I want to respond to a recent guest column by Caitlin Powell (‘The Real Cost of Running).
First up, running is probably one of the least expensive sports. All you really need is good shoes.
That’s the one thing needed for running that I spent a lot of money on because you have to and it’s worth it. Your feet and knees will thank you in the long run.
All the other gadgets such as mp3 players and heart rate monitors are not necessary – most people I know who run prefer the joy of hearing nature and taking in their surroundings.

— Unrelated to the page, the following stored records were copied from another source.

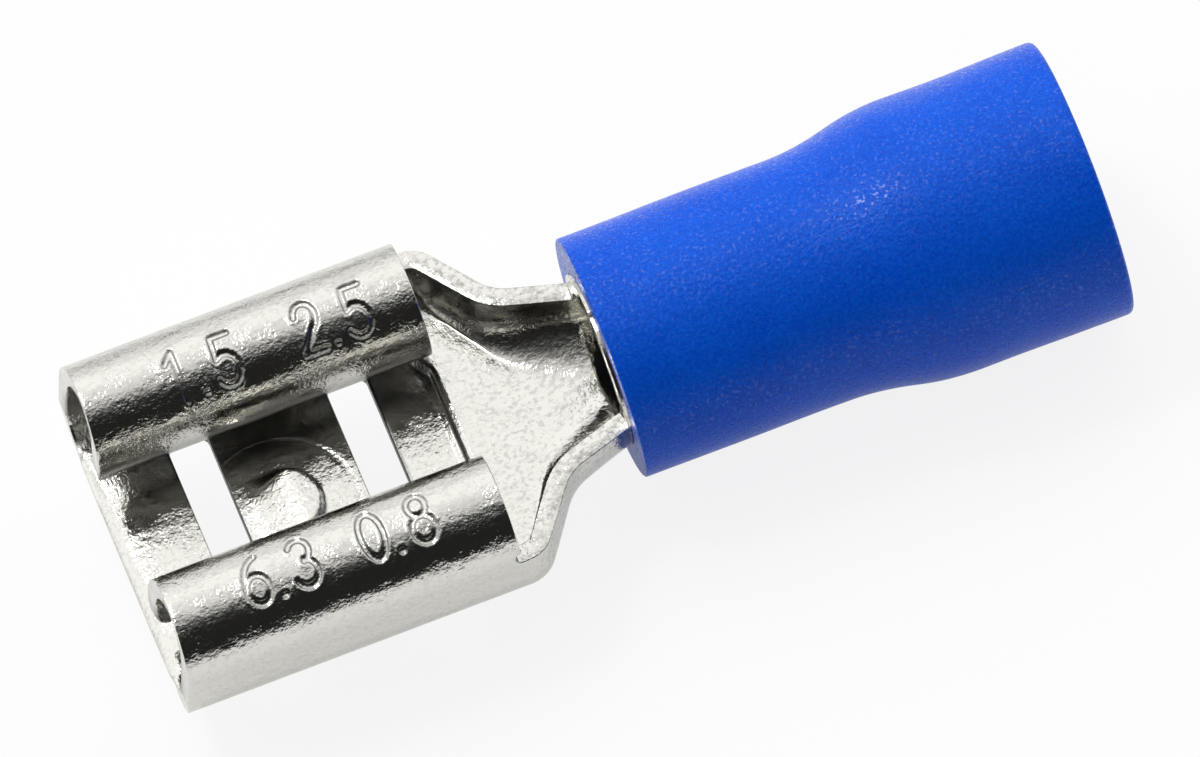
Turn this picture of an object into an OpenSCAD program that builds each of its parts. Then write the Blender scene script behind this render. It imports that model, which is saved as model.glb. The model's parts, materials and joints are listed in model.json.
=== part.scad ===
// Female spade terminal, 6.3 x 0.8 mm series: a stamped and rolled brass receptacle
// whose neck runs back into a wire barrel, with a flared plastic sleeve over the barrel.
// The axis runs along X from the mouth (-X) to the wire end (+X). Millimetres.

/* [Sheet] */
// Thickness of the tinned brass sheet
sheet_t = 0.4; // [0.3:0.05:0.45]

/* [Receptacle] */
// Width over the two side walls
recept_w = 7.4; // [7:0.1:8.2]
// Length from the mouth to the rear of the curls
recept_l = 7; // [6.4:0.1:8]
// Height from the underside of the base to the top of the curls
recept_h = 2.95; // [2.8:0.05:3.4]
// Outer radius of the bend between base and wall
bend_r = 1; // [0.7:0.05:1.1]
// Outer radius of the curls
curl_r = 1.15; // [0.95:0.05:1.2]
// Room left for the tab between the base and the edges of the curls
tab_gap = 0.66; // [0.5:0.02:0.8]
// How far the top of the curls lies behind the mouth
mouth_rake = 0.26; // [0:0.02:0.4]
// Radius of the front corners of the rolled lips
lip_corner_r = 0.45; // [0.2:0.05:0.6]
// Length of the bevel that leads the tab in
lead_in = 0.16; // [0.05:0.01:0.2]

/* [Slots and locking lance] */
// Distance from the mouth to the first cross slot
slot_x = 1.61; // [1.3:0.01:1.9]
// Size of the cross slots along the terminal
slot_l = 0.82; // [0.5:0.01:1]
// Length of the cross slots across the terminal
slot_w = 4.6; // [3.6:0.1:5.2]
// Width of the bridge between the two slots
bridge_l = 2.46; // [2.2:0.02:2.7]
// Radius of the raised lance in plan
lance_r = 0.88; // [0.6:0.02:0.95]
// Height of the lance over the bridge
lance_h = 0.28; // [0.15:0.01:0.34]
// Height of the ridge that stops the tab
stop_h = 0.2; // [0.1:0.01:0.24]

/* [Neck and wire barrel] */
// Length of the open neck between the curls and the sleeve
neck_l = 2.95; // [2.7:0.05:3.4]
// Height of the neck flanges over the underside of the base
flange_h = 1.66; // [1.5:0.02:1.8]
// Radius of the shoulder where each flange turns inwards
shoulder_r = 0.5; // [0.3:0.05:0.6]
// Steepest angle of the flanges to the axis
shoulder_a = 55; // [50:1:60]
// Radius where the flanges straighten out again
throat_r = 1.2; // [0.8:0.05:1.4]
// Angle at which the flanges run into the barrel
tail_a = 18; // [14:1:20]
// Bore of the wire barrel
barrel_d = 2.7; // [2.3:0.05:2.8]
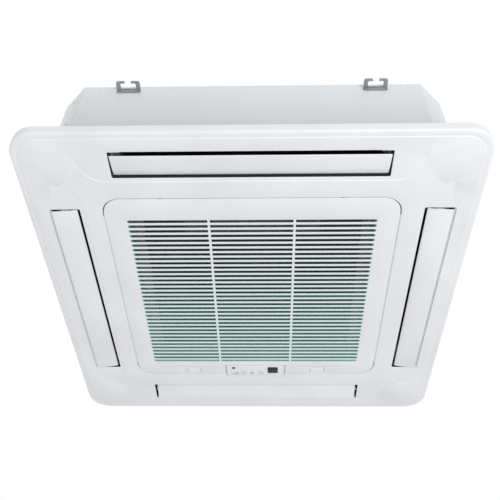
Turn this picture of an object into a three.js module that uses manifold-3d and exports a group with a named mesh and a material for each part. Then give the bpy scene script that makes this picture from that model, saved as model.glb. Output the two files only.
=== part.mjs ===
// Four-way ceiling cassette air conditioner.
// Millimetres, +Z up. The origin is in the ceiling's plane, at the middle of the ceiling opening:
// the decoration panel hangs below it, and the body stands above it in the ceiling void.
// Each of the four sides is drawn once as the near side, which faces -Y, and turned about Z.

import * as THREE from "three";
import { mergeVertices } from "three/addons/utils/BufferGeometryUtils.js";
import Module from "manifold-3d";

const wasm = await Module();
wasm.setup();

// ---------------------------------------------------------------- driving dimensions

const GAP = 0.3; // between two pieces that rest on each other
const ROUND_SIDES = 12; // sides of a small cylinder
const WHEEL_SIDES = 32; // sides of the fan's and the bell mouth's rings

// body, which everything else is set out from
const BODY_HALF = 424;
const BODY_CHAMFER = 52;
const BODY_TOP = 228;
const BODY_BOTTOM = 4;
const SHEET = 1.2;
const TOP_FOAM = 18;
const SIDE_FOAM = 12;

// decoration panel
const PANEL_OVERHANG = 51; // past the body, all round
const PANEL_HALF = BODY_HALF + PANEL_OVERHANG;
const PANEL_CORNER = 55; // corner radius of the panel's outline
const PANEL_DROP = 24; // from the ceiling's plane down to the face
const RIM_WIDTH = 14; // band round the edge, a step above the face
const RIM_STEP = 1.5;
const PANEL_SKIN = 3;
const LIP_WALL = 3;
const RIB_WALL = 2.5; // walls round the outlets and the door opening

// outlets, each in a shallow pad
const OUTLET_INSET = 46; // from the panel's edge
const OUTLET_WIDTH = 65.5;
const OUTLET_CORNER = 82.5; // each outlet ends this far short of its neighbour's inner edge
const OUTLET_OUTER = PANEL_HALF - OUTLET_INSET;
const OUTLET_INNER = OUTLET_OUTER - OUTLET_WIDTH;
const OUTLET_HALF_LENGTH = OUTLET_INNER - OUTLET_CORNER;
const PAD_DEPTH = 0.8;
const PAD_BORDER = 9.5; // inside the outlet
const PAD_END = 69; // past the outlet's end
const PAD_CORNER = 60;
const PAD_INNER = OUTLET_INNER - PAD_BORDER;
const PAD_HALF_LENGTH = OUTLET_HALF_LENGTH + PAD_END;

// vanes
const VANE_END_GAP = 1.5;
const VANE_PIVOT_RISE = 13.5; // pivot above the panel's face
const VANE_INNER_GAP = 4.75; // from the blade's edges to the outlet's
const VANE_OUTER_GAP = 3.75;
const VANE_INNER_REACH = OUTLET_WIDTH / 2 - VANE_INNER_GAP; // from the pivot
const VANE_OUTER_REACH = OUTLET_WIDTH / 2 - VANE_OUTER_GAP;
const VANE_BLADE = 2.4;
const VANE_CURL = 3; // how far the inner edge curves up
const VANE_TILT_DEG = 10; // how far open it rests
const VANE_BOSS_R = 5.5;
const VANE_PIN_R = 3;
const VANE_ARM = 4;
const STOP_LENGTH = 24; // blocks that narrow the outer gap at both ends
const STOP_DEPTH = 2.8;
const STOP_HEIGHT = 9;

// vane motors
const STEPPER_R = 10;
const STEPPER_LENGTH = 15;
const STEPPER_SHAFT_R = 2.3;
const STEPPER_SHAFT_REACH = 7; // into the vane's boss
const STEPPER_EAR = 3;

// intake grille, which is the service door
const DOOR_BORDER_X = 50; // from an outlet to the door
const DOOR_BORDER_Y = 55;
const DOOR_HALF_X = OUTLET_INNER - DOOR_BORDER_X;
const DOOR_HALF_Y = OUTLET_INNER - DOOR_BORDER_Y;
const DOOR_CORNER = 39;
const DOOR_GAP = 2.3; // all round, to the panel
const DOOR_PLATE = 3;
const DOOR_EDGE = 1.5; // chamfer of the door's edge
const DOOR_RIM_HEIGHT = 9;
const DOOR_RIM_WALL = 2.5;
const OPENING_HALF_X = DOOR_HALF_X + DOOR_GAP;
const OPENING_HALF_Y = DOOR_HALF_Y + DOOR_GAP;

// the door's slots: as many as fit between its margins
const SLOT_PITCH = 14.19;
const SLOT_WIDTH = 8;
const SLOT_SIDE_MARGIN = 45.7;
const SLOT_NEAR_MARGIN = 58.5;
const SLOT_FAR_MARGIN = 53.5;
const SLOT_FIELD_HALF_X = DOOR_HALF_X - SLOT_SIDE_MARGIN;
const SLOT_FIELD_Y = (SLOT_NEAR_MARGIN - SLOT_FAR_MARGIN) / 2; // middle of the slots
const SLOT_ROOM = 2 * DOOR_HALF_Y - SLOT_NEAR_MARGIN - SLOT_FAR_MARGIN;
const SLOT_COUNT = Math.floor((SLOT_ROOM - SLOT_WIDTH) / SLOT_PITCH) + 1;
const SLOT_FIELD_HALF_Y = ((SLOT_COUNT - 1) * SLOT_PITCH + SLOT_WIDTH) / 2;
const GRILLE_RIB_X = 92.3;
const GRILLE_RIB_WIDTH = 5.5;

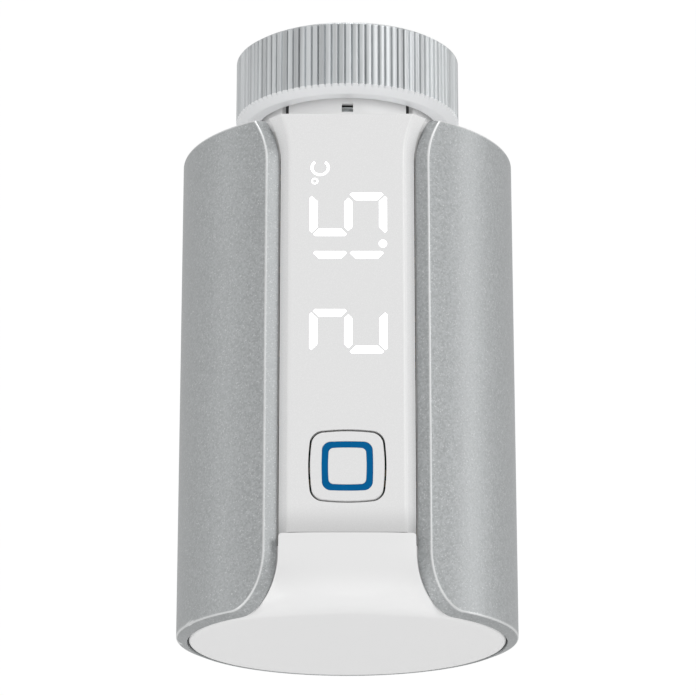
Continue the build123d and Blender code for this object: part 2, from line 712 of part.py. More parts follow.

Also, it’s not safe to run outside with music blasting your eardrums. As for the fancy water belts, when I run, say three miles, I run with a bottle of water (well my boyfriend carries it) or if it’s a long run say 10 miles, then the night before we place water at a series of water stops. No need for a belt.
I agree that monitors are good to see how you’re doing and to help push yourself but they are not a necessity to run.
As for massages, I have been running for almost a year and I have had the luxury of one massage, and that was a gift, and thankfully no trips to a chiropractor. Sure, massages help but they are not necessary.
Perhaps the trip to the chiropractor is signalling that the runner might be overdoing it. Oh, and a tip for the chaffing – use petroleum jelly which is cheap and effective, used by runners worldwide and found in most grocery stores and pharmacies.
As for Pheidippides; I think a good explanation for his death is that he had just run some 300 miles (nearly 500km) before hot footing the 25 miles.
And as for the race fees, most times in Cayman they are between $5 and $15 and go towards a good cause such as the local athletic association or a charity, e.g. in December 2004 the Jingle Bell run was in aid of the Cayman Islands Crisis Centre. It’s a good way of giving a little bit back to the community. The half marathon fee is a good bit of money but had the guest columnist entered early or online she would have saved a few dollars and secondly, the money is going towards the Cadet Corps, a very worthwhile organisation. But really, at the end of the day, can we put a price on accomplishment; of finishing five miles for the first time or crossing that finish line? Running has changed my life.
Ask any real runner why they run? They will answer because they love it, it makes them feel good and mostly they run because they say they just have to. I love running and how it makes me feel and fancy gadgets don’t help create that feeling. I don’t think about the money or how much my shoes cost each time I run. To me the real cost of running is priceless.
All I have to do is put on my shoes and head out the door.
The cost? Priceless. The result? Unending value and happiness.